The geography of poverty at the county level reveals the bleak economic reality that many rural residents face. In 2013, the highest poverty rates were in 45 rural counties— up from 31 in 2012. Urban areas, by contrast, are fueling the state’s economic recovery. This widening rural-urban divide is driven by job losses in rural areas, long-term changes in the state’s economy, and inadequate levels of targeted state aid to economically-stressed areas.

Scotland County in the rural and southern part of the state has the highest poverty rate. One in 3 residents lived in poverty and found it difficult to put food on the table and make ends meet in 2013. Among urban counties, Forsyth County in the Piedmont Triad had the highest poverty rate, with more than 1 in 5 residents living in poverty and struggling to afford the basics. At the opposite end of the spectrum, rural Camden County and urban Wake County had the lowest poverty rates, with 1 in 10 residents living in poverty.

“Almost all of the economic growth is growing in the metropolitan areas,” Mitchell told me Thursday night. “The little bit of economic growth—economics gains are bypassing people who live in poverty. Middle-class incomes have actually declined since the recession hit.”

And during the recession, Mitchell notes, the poor became punching bags for a new Republican majority bent on cutting taxes and gutting spending, all in the name of making the state more “business friendly.” The EITC got the ax as part of the Republicans’ tax-cut package. Unemployment benefits were eviscerated. Those tax cuts, Mitchell continues, “shifted taxes from the wealthy onto everyone else. It was almost a $1 billion loss—money that could have been invested.”

The EITC, established in 2007, was modeled after the federal tax credit, “one of the nation’s most powerful anti-poverty tools,” Mitchell wrote in the second report. “The benefits of the state EITC extended to the broader economy by promoting work and helping families afford things that make it possible to work, such as gas and child care. The tax credit also helped address how the state asks its lowest-paid workers to pay more as a share of their income in state and local taxes than its highest earners. Without the state EITC, North Carolina’s tax system now asks nearly 1.75 times more from the bottom 20 percent of taxpayers as it does from the top 1 percent.”
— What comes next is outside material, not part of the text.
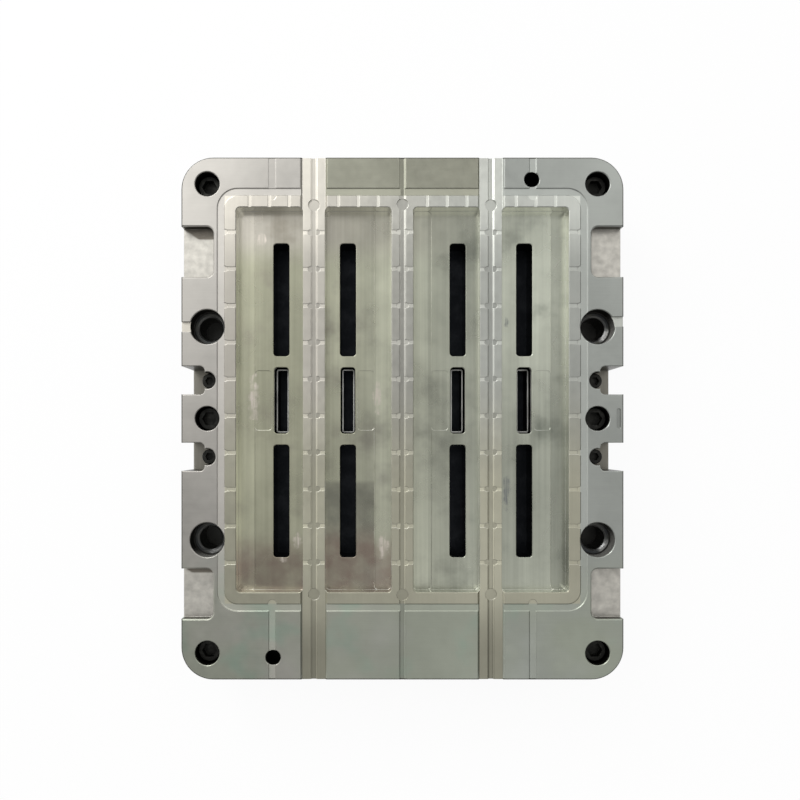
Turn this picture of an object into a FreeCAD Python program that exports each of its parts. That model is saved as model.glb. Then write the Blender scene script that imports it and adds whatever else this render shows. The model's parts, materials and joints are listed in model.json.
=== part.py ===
# Injection mould half: a cavity plate with four long pockets and twelve through slots,
# bolted and dowelled to a backing plate, with headed guide bushes and slot inserts
# held in the back of the cavity plate by the backing plate.
#
# It lies on its back with the parting face up. X runs across the pockets, Y along
# them and Z out of the parting face. The origin is the centre of the back face.
# All lengths are in millimetres.
import FreeCAD
import Part

import math
import os

# ---- Plates
PLATE_WIDTH = 470.0
PLATE_LENGTH = 555.0
PLATE_CORNER_R = 34.0
CAVITY_PLATE_T = 46.0
BACKING_PLATE_T = 36.0
PLATE_CHAMFER = 1.0

# ---- Four pockets, side by side, each for one raised block of the other mould half
POCKET_PITCH = 94.3
POCKET_WIDTH = 71.0
POCKET_LENGTH = 409.5
POCKET_DEPTH = 13.5
POCKET_CORNER_R = 4.5
POCKET_FIELD_Y = 20.0
SIDE_STRIP_DROP = 0.7

# ---- Three through slots in each pocket, measured from the channel beside the pocket
SLOT_WIDTH = 17.0
MIDDLE_SLOT_WIDTH = 15.5
SLOT_CORNER_R = 3.5
END_SLOT_LENGTH = 121.7
MIDDLE_SLOT_LENGTH = 71.4
END_SLOT_OFFSET_Y = 108.9
OUTER_SLOT_FROM_CHANNEL = 37.2
INNER_SLOT_FROM_CHANNEL = 34.9
SLOT_SHIFT_X = 0.8
RIM_CHAMFER = 0.6

# ---- Shallow label recess beside each middle slot
LABEL_WIDTH = 18.0
LABEL_LENGTH = 64.5
LABEL_DEPTH = 0.7
LABEL_FROM_SLOT = 19.4

# ---- Channels and grooves that let air and flash out between the pockets
CHANNEL_WIDTH = 28.8
CHANNEL_DEPTH = 2.2
CHANNEL_WALL_SPREAD = 1.0  # how far a wall runs out for each millimetre that it goes down
GROOVE_WIDTH = 7.4
GROOVE_DEPTH = 1.2
GROOVE_WALL_SPREAD = 1.7
JUNCTION_R = 6.2
JUNCTION_BEYOND_POCKET = 2.7
JUNCTION_EXTRA_DEPTH = 0.4

# ---- Ring groove round the pockets, and the runs from it to the plate's ends
RING_MARGIN = 20.3
RING_WIDTH = 8.4
RING_DEPTH = 0.9
RING_CORNER_R = 22.0
RUN_X = 138.5
RUN_WIDTH = 8.0
RUN_DEPTH = 0.9
RUN_WALL_SPREAD = 1.0
SHALLOW_RUN_DEPTH = 0.4
RUN_END_R = 4.6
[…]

For the 2013 tax year, more than 927,000 North Carolina families claimed the EITC. Their average credit amount that year was $109.

This is roughly equivalent to two tanks of gas to get to work, one week of groceries or one month of utility bills. In combination with the federal EITC, the state EITC provided significant support to allow families to meet basic needs, make emergency purchases, and pay down debt.
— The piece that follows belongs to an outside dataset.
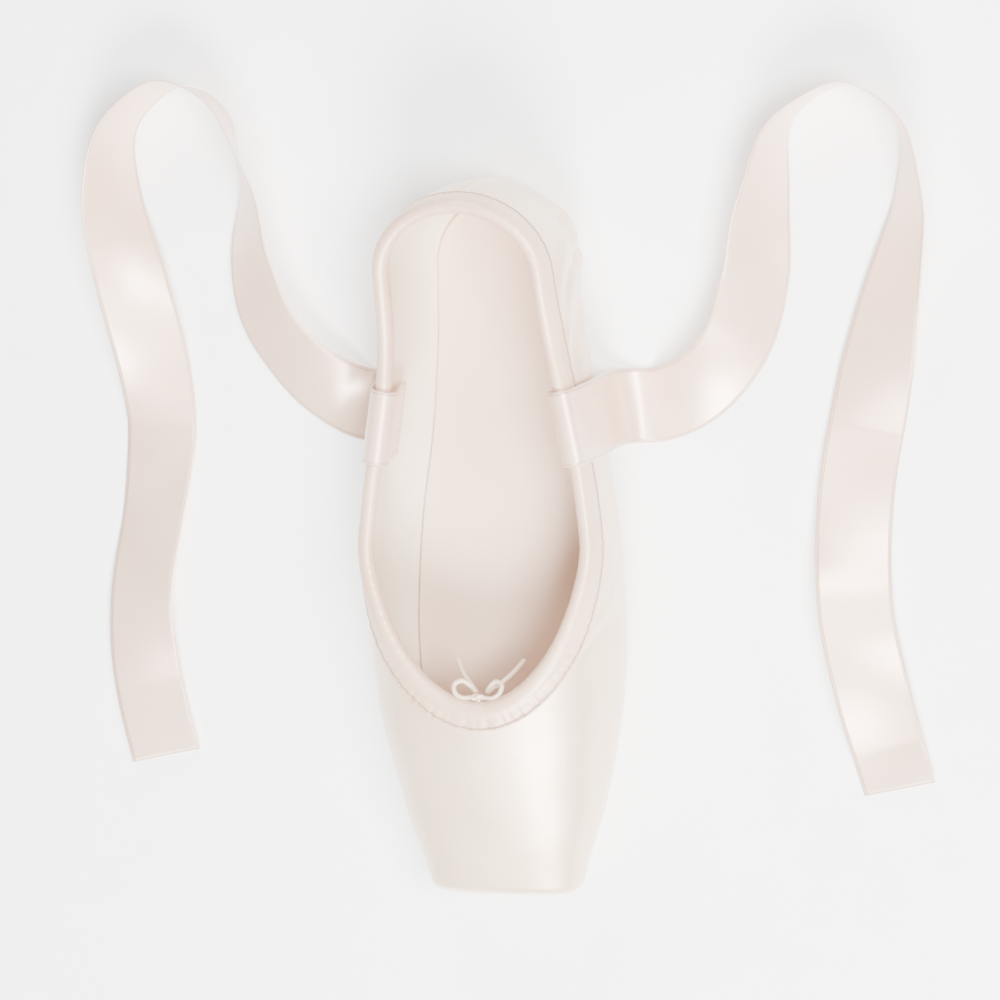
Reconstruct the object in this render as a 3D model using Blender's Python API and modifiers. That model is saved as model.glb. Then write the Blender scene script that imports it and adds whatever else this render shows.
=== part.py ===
"""Pointe shoe: satin upper, leather outsole, insole, collar binding, drawstring and ribbons.

X runs across the shoe, the toe points along -Y and Z is up. The origin lies on the floor
under the middle of the shoe, which stands unbent on its outsole.
"""

import math

import bmesh
import bpy
import numpy as np

# Driving sizes of the last, in metres

LENGTH = 0.240
BALL_WIDTH = 0.086
HEEL_WIDTH = 0.061
HEEL_CENTRE = 0.090
PLATFORM_WIDTH = 0.0505
PLATFORM_HEIGHT = 0.025
PLATFORM_LIFT = 0.0068
PLATFORM_TREAD = 0.026
PLATFORM_EDGE = 0.0026
WIDEST_HEIGHT = 0.022
VAMP_LENGTH = 0.067
INSTEP_HEIGHT = 0.0515
COLLAR_LEAN = 0.0035
SIDE_HEIGHT = 0.0445
HEEL_HEIGHT = 0.061
HEEL_LEAN = 0.006

# Walls, soles and the clearance that touching pieces keep

WALL = 0.0022
GAP = 0.0003
SOLE_THICKNESS = 0.0027
SOLE_WIDTH = 0.049
SOLE_WAIST_WIDTH = 0.027
SOLE_HEEL_WIDTH = 0.031
SOLE_TIP = 0.022
SOLE_END = 0.013
SOLE_TIP_ROUND = 0.034
SOLE_LAP = 0.002
MARGIN = 0.007
INSOLE_THICKNESS = 0.0015
ARCH_RISE = 0.003
FOREFOOT_REST_START = 0.045
FOREFOOT_REST_END = 0.090
HEEL_REST_START = 0.190

# Seam, binding, drawstring and ribbons

SEAM_PLACE = 0.160
SEAM_WIDTH = 0.0036
SEAM_RISE = 0.0006
BINDING_OUTSIDE = 0.007
BINDING_INSIDE = 0.005
BINDING_THICKNESS = 0.0008
BINDING_GAP = 0.0005
CORD_DIAMETER = 0.0016
KNOT_SIZE = (0.0046, 0.0034, 0.0036)
RIBBON_WIDTH = 0.025
RIBBON_THICKNESS = 0.0005
RIBBON_CLEARANCE = 0.0018
RIBBON_SEWN_LENGTH = 0.020
RIBBON_BEND = 0.010
RIBBON_REST = 0.0006

TOE = -LENGTH / 2
THROAT = TOE + VAMP_LENGTH
SEAM = TOE + SEAM_PLACE
BALL_FRONT = TOE + FOREFOOT_REST_START
BALL_BACK = TOE + FOREFOOT_REST_END
HEEL_FRONT = TOE + HEEL_REST_START
HEEL_REACH = LENGTH / 2 - HEEL_CENTRE
PATH_END = HEEL_CENTRE + HEEL_WIDTH / 4 * math.pi
SOLE_FRONT = TOE + SOLE_TIP
SOLE_BACK = LENGTH / 2 - SOLE_END
PROFILE_POINTS = 17
TOE_SPRING_POWER = 1.6
TOUCHING = 1e-5

# The last, a row for each section: place as a share of the length, half width as a share
# of the step from the heel's to the ball's, and how square the section's shoulders are
LAST = (
    # place, width, square
    (0.000, -0.43, 0.100),
    (0.050, -0.17, 0.085),
    (0.100, 0.17, 0.075),
    (0.150, 0.42, 0.065),
    (0.200, 0.63, 0.060),
    (0.270, 0.88, 0.055),
    (0.340, 1.00, 0.050),
    (0.420, 1.00, 0.050),
    (0.500, 0.96, 0.050),
    (0.580, 0.78, 0.050),
    (0.680, 0.42, 0.045),
    (0.780, 0.12, 0.040),
    (0.875, 0.00, 0.040),
    (1.000, 0.00, 0.040),
)

# Half width of the outsole between its rounded ends: place as a share of the outsole's length,
# then shares of the forefoot's, the waist's and the heel's width
OUTSOLE = (
    # place, forefoot, waist, heel
    (0.00, 0.84, 0.00, 0.00),
    (0.14, 0.97, 0.00, 0.00),
    (0.24, 1.00, 0.00, 0.00),
    (0.36, 0.92, 0.08, 0.00),
    (0.50, 0.42, 0.58, 0.00),
    (0.63, 0.00, 1.00, 0.00),
    (0.76, 0.00, 0.50, 0.50),
    (0.90, 0.00, 0.00, 1.00),
    (1.00, 0.00, 0.00, 1.00),
)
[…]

That $100.8 million the EITC elimination added to the state’s coffers pales in comparison to the nearly $1 billion drained by flattening the tax code (read: cutting taxes for the wealthy). And the state’s current projections estimate that revenues will come in more than $270 million below the budgeted amount, and wage growth is 1.6 percent lower than expected, according to State Rep. Cecil Brockman’s office. Which, of course, means more cuts are coming—to education, to transit, to anti-poverty programs.

Mitchell writes:

North Carolina needs sensible, forward-looking policies that allow the state to rebuild what was lost following the Great Recession to create a more inclusive economy. But Governor McCrory is calling for just the opposite—austerity—by keeping the tax plan on the books and foregoing each year $1 billion that could be reinvested in core services such as early learning, public education, and public health. Total state investments under his 2016 fiscal year budget proposal would be 6.1 percent below pre-recession levels, adjusting for infl ation. This is in great contrast to our experience during the previous three economic recoveries. Spending did not dip after the 1981 and 2001 recoveries, and lawmakers restored investments to prerecession levels just three years after the 1990 recession hit. The governor’s 2016 fiscal year budget—which would be the eighth budget enacted since the recession hit—would fail to reach pre-recession spending levels.
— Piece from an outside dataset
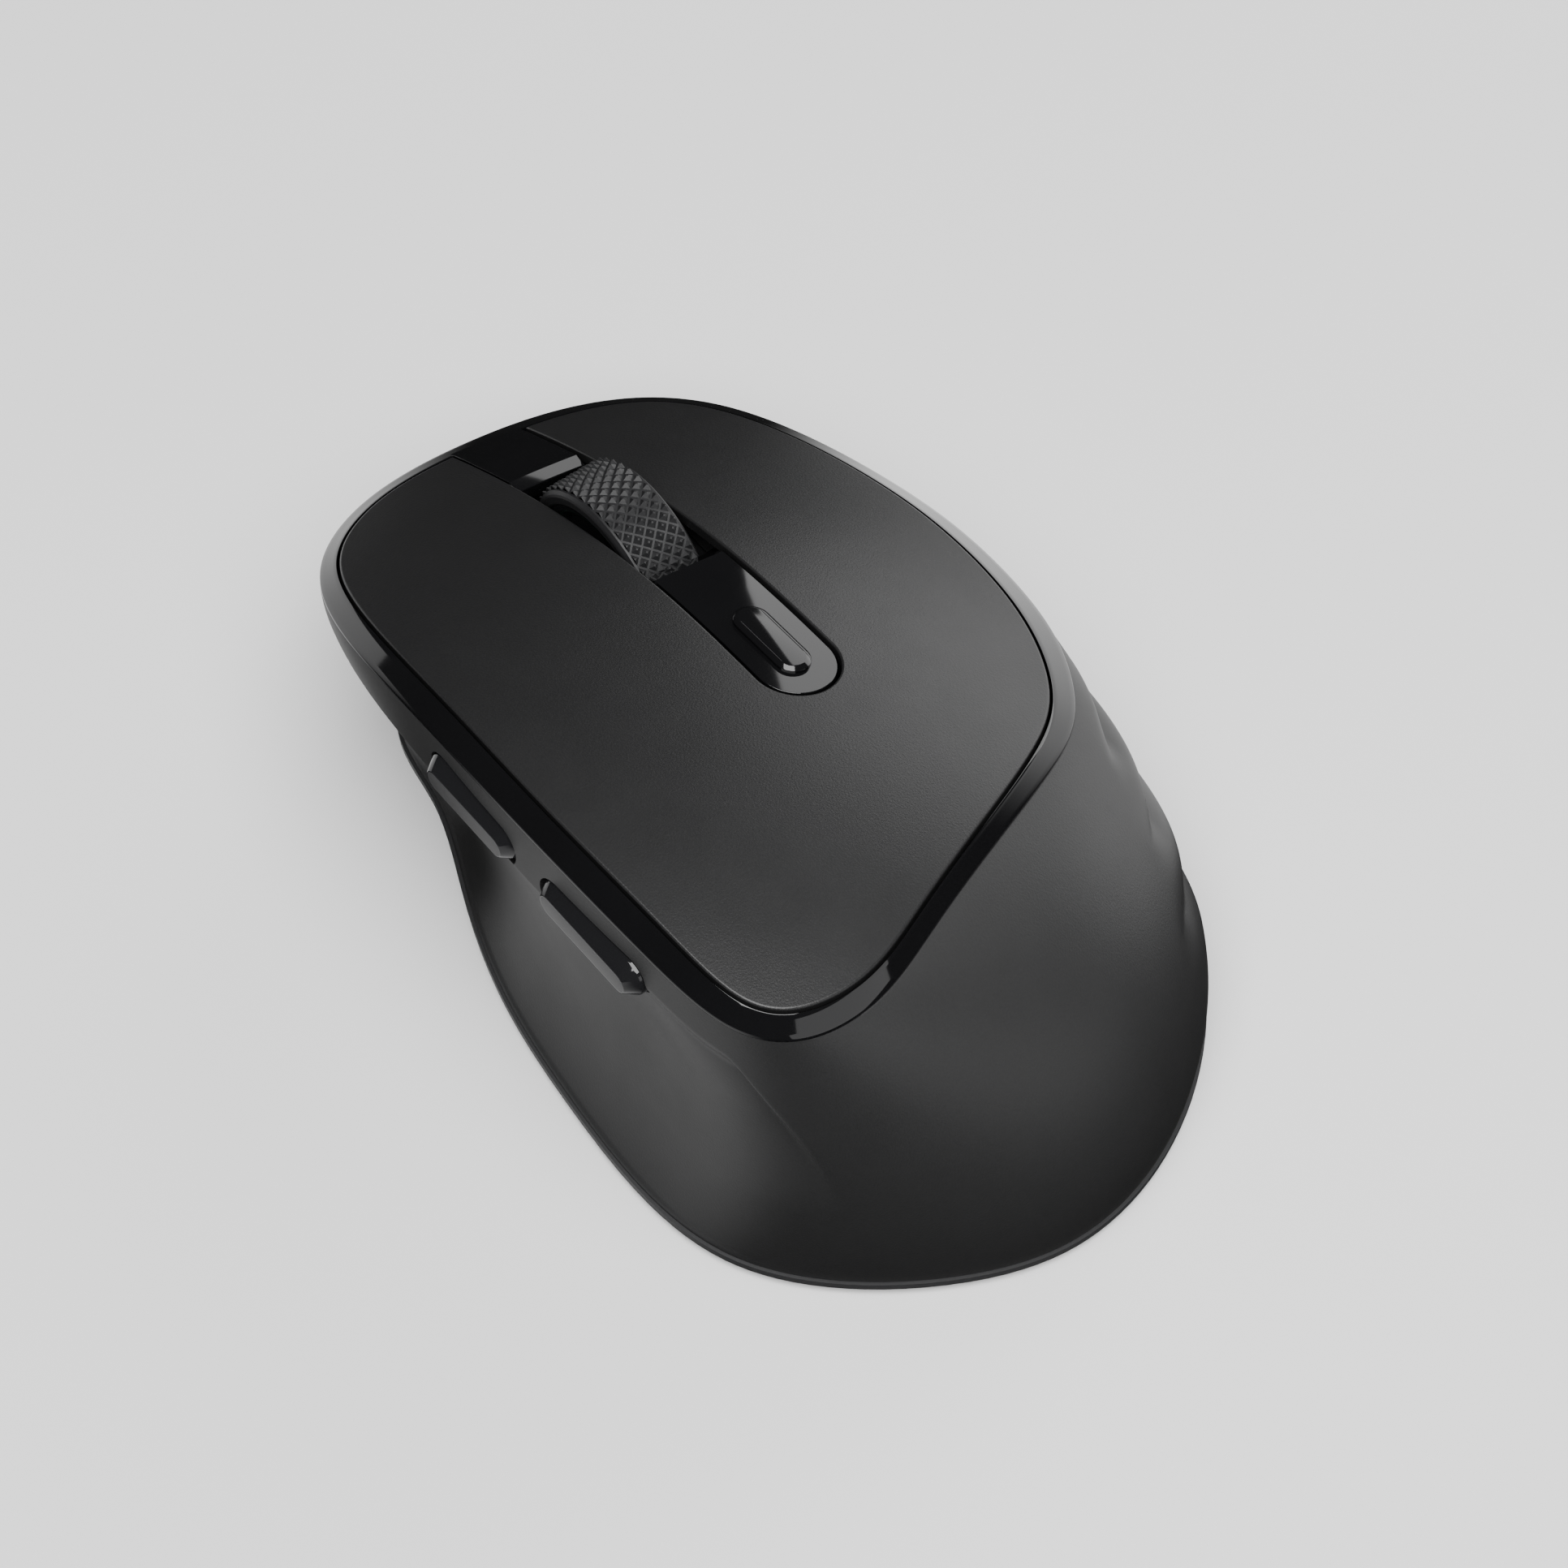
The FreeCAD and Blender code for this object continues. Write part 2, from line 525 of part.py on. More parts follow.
def side_bracket():
    x0 = SIDE_BOARD_X + 1.25
    plate = box(x0, x0 + 1.6, -15.5, 8.5, 30.0, 42.0)
    legs = [box(x0, x0 + 1.6, y, y + 3.0, BASE_TOP + 0.05, 31.0) for y in (-15.5, 5.5)]
    feet = [box(x0, x0 + 4.0, y, y + 3.0, BASE_TOP + 0.05, BASE_TOP + 1.6) for y in (-15.5, 5.5)]
    return fused(plate, *legs, *feet)


NODES["side_bracket"] = side_bracket()


# --- scroll wheel --------------------------------------------------------------------------------
def revolved(points):
    """Ring about the wheel axis from (x, radius) corner points."""
    corners = [FreeCAD.Vector(x, WHEEL_Y, WHEEL_Z + r) for x, r in points]
    face = Part.Face(Part.makePolygon(corners + corners[:1]))
    return face.revolve(FreeCAD.Vector(0, WHEEL_Y, WHEEL_Z), X_AXIS, 360)


HALF = WHEEL_WIDTH / 2.0
TYRE_INNER = WHEEL_RADIUS - 2.2
NODES["scroll_tyre"] = revolved([
    (-HALF, TYRE_INNER), (-HALF, WHEEL_RADIUS - 0.9), (-HALF + 0.35, WHEEL_RADIUS - 0.35),
    (-HALF + 0.9, WHEEL_RADIUS), (HALF - 0.9, WHEEL_RADIUS), (HALF - 0.35, WHEEL_RADIUS - 0.35),
    (HALF, WHEEL_RADIUS - 0.9), (HALF, TYRE_INNER)])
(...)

On Thursday, Democratic lawmakers held a press conference to promote HB 27, which would restore the EITC, and unveiled HB 549, which would reestablish a higher tax bracket for those earning north of $1 million a year. The latter is likely a nonstarter; the former, however, might stand a chance, Mitchell says. “I can’t help but hope. The tax code is so bad for low- and moderate-income families. … There’s a chance if leadership is willing to listen. They deserve a hearing.”

But the problem is, for all the talk about jobs, there’s not a lot of talk about the poor, or of investments in the kinds of things that will actually make a difference—schools, better transit, local living wage ordinances and higher minimum wages, paid sick leave.

“I haven’t heard them talk about poverty,” Mitchell says. “So that’s the problem. They’re not talking about it. The policies are going to do nothing to reduce poverty.”